**Task objective**
Determine how many lines below hold the string "scene". Reply with the number alone.
%%
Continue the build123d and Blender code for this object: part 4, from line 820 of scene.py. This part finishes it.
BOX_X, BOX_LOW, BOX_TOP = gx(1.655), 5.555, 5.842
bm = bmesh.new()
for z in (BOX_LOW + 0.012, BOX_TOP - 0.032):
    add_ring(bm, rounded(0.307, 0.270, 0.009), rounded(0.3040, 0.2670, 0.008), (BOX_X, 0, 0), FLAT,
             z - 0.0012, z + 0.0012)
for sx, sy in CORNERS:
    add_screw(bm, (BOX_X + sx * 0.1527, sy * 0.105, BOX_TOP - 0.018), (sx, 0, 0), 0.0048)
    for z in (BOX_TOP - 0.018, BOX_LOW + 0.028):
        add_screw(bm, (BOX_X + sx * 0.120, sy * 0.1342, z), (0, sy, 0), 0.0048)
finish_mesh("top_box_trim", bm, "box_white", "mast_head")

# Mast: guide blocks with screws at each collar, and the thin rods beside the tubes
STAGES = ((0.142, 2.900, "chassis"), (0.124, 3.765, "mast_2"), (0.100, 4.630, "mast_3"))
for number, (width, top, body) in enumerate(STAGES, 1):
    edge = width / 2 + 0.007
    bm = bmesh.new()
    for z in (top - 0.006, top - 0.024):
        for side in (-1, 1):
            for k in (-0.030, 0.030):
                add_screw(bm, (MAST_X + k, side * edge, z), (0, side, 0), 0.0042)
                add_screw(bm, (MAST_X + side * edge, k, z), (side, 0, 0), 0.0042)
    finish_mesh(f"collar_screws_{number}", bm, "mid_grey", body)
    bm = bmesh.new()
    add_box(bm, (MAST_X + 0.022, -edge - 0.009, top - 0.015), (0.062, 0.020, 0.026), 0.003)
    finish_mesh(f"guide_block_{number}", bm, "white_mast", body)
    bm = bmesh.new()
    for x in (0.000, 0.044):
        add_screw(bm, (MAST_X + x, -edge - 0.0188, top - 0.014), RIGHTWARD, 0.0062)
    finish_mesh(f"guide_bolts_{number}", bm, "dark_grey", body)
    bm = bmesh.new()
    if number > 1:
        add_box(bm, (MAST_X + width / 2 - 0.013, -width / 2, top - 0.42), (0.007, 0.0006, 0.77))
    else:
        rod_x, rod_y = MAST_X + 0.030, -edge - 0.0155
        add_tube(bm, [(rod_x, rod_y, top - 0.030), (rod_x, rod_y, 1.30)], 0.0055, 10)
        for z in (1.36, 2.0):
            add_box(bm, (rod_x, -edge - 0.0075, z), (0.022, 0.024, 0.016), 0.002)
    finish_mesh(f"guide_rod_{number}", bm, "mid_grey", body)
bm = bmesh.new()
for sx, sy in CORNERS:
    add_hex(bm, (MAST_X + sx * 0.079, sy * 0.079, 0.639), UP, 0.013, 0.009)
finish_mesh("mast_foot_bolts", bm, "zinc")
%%
%%
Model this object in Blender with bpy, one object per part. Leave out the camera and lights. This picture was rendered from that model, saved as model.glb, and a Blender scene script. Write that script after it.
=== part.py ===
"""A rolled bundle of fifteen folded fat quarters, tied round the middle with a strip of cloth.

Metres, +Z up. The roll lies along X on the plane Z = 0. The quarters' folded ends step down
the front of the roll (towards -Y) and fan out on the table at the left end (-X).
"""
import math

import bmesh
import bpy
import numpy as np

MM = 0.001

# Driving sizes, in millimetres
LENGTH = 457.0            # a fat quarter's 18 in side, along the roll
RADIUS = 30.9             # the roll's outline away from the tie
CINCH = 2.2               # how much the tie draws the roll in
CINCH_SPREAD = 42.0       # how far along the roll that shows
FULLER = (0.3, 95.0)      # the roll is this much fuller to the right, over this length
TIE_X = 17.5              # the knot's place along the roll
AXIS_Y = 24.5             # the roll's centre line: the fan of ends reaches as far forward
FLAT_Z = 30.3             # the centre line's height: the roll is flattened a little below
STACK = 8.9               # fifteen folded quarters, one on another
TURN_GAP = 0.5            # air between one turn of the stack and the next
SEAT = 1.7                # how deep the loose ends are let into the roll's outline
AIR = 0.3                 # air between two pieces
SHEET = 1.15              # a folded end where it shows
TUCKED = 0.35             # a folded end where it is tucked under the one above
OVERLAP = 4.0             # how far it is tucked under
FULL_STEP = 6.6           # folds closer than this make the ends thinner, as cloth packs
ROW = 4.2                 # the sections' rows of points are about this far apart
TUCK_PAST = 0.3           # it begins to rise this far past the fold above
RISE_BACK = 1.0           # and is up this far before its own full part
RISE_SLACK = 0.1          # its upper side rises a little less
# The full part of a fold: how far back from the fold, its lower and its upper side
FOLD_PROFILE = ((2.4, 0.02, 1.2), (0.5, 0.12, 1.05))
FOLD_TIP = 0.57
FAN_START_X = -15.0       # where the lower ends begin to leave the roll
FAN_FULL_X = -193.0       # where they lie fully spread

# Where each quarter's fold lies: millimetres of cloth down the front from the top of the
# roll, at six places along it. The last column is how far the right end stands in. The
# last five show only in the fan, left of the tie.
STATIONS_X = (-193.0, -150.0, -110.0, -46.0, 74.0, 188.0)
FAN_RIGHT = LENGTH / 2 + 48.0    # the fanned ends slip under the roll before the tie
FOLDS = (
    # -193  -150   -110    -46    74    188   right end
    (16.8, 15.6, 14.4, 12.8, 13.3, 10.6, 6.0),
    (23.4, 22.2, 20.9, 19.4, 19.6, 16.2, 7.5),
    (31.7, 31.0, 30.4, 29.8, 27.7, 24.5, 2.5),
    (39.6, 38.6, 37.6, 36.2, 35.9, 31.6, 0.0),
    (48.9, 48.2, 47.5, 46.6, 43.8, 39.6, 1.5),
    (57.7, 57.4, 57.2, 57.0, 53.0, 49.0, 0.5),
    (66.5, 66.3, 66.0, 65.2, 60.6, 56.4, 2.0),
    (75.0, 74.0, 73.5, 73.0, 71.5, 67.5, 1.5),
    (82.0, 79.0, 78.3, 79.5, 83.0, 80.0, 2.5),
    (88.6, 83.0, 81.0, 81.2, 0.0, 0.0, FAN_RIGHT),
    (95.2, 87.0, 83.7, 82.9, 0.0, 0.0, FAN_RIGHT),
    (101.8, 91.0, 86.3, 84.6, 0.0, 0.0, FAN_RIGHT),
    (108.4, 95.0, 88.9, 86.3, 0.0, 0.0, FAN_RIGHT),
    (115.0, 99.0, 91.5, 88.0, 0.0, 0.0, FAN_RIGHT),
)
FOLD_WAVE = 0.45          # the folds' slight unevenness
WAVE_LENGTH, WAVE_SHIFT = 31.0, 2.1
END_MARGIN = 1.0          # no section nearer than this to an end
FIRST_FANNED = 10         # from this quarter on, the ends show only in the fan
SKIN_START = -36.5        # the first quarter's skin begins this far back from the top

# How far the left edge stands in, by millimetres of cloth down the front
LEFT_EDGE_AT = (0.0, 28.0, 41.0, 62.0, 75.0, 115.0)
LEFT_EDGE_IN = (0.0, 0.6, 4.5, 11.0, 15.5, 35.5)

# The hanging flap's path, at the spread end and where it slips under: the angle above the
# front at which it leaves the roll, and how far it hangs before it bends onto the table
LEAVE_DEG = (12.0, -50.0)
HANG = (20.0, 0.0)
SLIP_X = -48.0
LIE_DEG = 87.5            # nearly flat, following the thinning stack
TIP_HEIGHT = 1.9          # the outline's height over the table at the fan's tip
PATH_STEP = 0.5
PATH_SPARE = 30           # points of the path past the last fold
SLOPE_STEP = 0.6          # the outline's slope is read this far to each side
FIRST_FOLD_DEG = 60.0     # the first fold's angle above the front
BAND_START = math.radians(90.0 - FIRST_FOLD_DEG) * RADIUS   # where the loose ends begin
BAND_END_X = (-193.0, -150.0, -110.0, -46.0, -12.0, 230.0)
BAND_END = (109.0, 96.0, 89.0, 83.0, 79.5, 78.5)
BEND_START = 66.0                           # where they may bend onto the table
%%
**Response**
2